Read the lines that follow and pick out every one containing the word "with".

## Records excerpted from a collection
——————
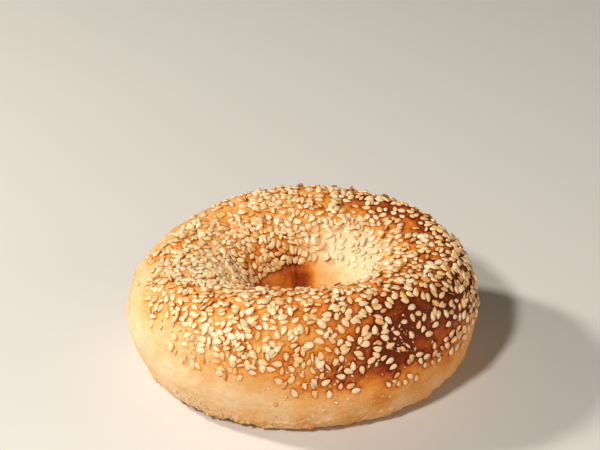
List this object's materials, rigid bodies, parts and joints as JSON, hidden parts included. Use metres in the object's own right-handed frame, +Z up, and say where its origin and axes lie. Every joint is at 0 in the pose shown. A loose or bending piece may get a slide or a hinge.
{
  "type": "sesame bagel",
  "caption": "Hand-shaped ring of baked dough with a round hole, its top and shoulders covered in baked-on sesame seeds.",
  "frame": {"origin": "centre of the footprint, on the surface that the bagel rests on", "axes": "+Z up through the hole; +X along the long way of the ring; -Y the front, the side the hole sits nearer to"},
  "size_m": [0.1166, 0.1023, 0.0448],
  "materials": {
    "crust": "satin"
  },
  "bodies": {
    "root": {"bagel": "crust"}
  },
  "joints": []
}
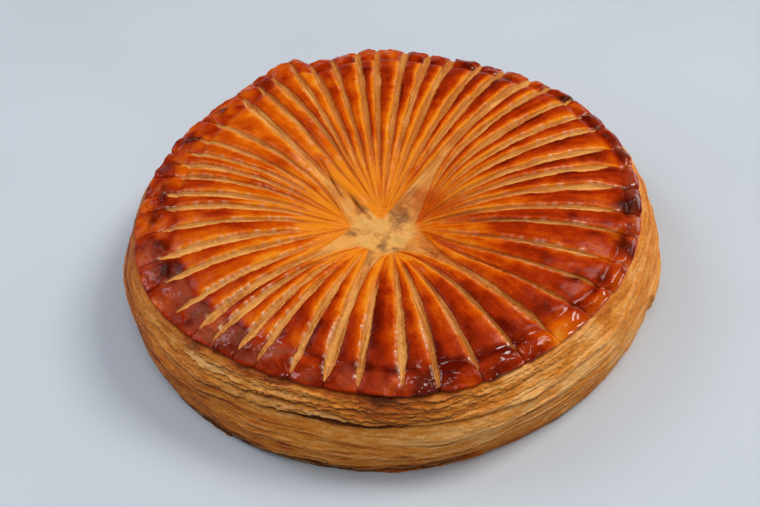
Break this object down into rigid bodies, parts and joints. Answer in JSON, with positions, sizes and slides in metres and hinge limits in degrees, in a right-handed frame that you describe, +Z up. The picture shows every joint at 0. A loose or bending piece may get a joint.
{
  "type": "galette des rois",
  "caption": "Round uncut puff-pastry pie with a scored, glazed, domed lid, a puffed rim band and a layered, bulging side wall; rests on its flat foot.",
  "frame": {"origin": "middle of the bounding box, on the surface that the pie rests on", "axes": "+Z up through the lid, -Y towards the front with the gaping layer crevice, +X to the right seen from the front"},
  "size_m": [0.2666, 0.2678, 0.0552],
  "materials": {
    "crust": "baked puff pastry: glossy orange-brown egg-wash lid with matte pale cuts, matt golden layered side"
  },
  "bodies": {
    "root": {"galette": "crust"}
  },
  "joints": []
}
——————
## ANSWER
  "caption": "Hand-shaped ring of baked dough with a round hole, its top and shoulders covered in baked-on sesame seeds.",
Break this object down into rigid bodies, parts and joints. Answer in JSON, with positions, sizes and slides in metres and hinge limits in degrees, in a right-handed frame that you describe, +Z up. The picture shows every joint at 0. A loose or bending piece may get a joint.
  "caption": "Round uncut puff-pastry pie with a scored, glazed, domed lid, a puffed rim band and a layered, bulging side wall; rests on its flat foot.",
  "frame": {"origin": "middle of the bounding box, on the surface that the pie rests on", "axes": "+Z up through the lid, -Y towards the front with the gaping layer crevice, +X to the right seen from the front"},
    "crust": "baked puff pastry: glossy orange-brown egg-wash lid with matte pale cuts, matt golden layered side"